Aim of the exercise:
Only a number is wanted: the count of lines in this listing that contain "with".

Dataset records:
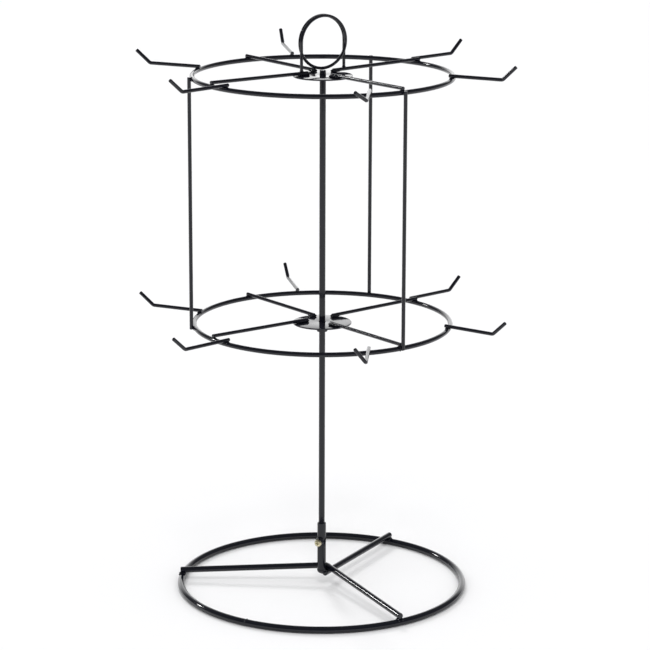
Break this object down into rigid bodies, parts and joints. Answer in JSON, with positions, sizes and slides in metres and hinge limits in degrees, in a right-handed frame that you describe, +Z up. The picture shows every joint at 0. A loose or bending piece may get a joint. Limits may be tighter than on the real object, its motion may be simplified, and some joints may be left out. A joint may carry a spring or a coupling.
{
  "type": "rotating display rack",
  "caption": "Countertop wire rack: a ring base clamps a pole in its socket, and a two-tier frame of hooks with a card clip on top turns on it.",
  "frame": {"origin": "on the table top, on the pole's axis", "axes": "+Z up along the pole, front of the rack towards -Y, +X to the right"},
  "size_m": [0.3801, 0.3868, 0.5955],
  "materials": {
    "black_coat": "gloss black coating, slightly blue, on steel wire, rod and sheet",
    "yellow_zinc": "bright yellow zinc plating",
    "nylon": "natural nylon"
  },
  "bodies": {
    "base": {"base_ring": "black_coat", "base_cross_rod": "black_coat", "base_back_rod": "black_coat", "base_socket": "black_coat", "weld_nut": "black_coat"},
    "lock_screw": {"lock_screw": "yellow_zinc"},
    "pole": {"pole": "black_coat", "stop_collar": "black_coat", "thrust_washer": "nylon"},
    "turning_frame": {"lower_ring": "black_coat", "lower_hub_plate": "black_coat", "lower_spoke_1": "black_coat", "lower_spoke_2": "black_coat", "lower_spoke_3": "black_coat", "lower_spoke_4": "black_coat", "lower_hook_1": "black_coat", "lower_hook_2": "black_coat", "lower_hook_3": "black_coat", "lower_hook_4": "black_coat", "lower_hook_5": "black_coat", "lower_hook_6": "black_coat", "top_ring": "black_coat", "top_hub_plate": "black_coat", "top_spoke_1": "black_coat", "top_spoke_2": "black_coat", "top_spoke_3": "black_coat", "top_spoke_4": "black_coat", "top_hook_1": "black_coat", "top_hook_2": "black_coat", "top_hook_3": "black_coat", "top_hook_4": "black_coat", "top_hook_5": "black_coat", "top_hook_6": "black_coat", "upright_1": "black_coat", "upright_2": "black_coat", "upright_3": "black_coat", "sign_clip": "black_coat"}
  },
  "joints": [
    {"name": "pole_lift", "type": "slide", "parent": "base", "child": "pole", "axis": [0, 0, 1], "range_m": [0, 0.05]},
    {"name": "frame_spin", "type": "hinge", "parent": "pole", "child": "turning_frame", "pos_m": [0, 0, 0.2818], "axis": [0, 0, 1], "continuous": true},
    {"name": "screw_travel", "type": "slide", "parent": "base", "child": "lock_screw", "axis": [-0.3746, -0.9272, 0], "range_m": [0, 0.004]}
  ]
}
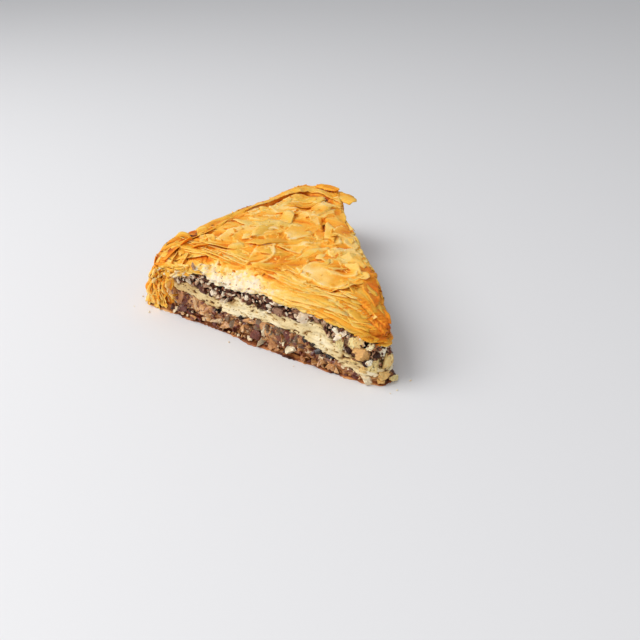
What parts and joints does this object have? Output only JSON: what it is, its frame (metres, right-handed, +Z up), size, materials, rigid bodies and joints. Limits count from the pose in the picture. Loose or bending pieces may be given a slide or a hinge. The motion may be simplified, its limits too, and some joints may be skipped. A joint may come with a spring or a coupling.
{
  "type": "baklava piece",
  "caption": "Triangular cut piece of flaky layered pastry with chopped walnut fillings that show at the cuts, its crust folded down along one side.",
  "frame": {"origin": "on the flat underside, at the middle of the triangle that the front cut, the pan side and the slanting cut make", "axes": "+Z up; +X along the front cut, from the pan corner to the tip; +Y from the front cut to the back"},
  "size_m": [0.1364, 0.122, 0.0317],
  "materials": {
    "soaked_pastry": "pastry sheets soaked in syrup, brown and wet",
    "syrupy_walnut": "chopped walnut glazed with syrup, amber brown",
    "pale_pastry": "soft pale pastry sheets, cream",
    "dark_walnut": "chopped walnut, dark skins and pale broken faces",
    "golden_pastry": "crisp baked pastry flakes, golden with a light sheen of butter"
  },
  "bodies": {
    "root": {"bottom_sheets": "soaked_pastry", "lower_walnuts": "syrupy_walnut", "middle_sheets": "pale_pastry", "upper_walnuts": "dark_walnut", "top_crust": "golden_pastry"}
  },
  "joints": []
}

Solution:
6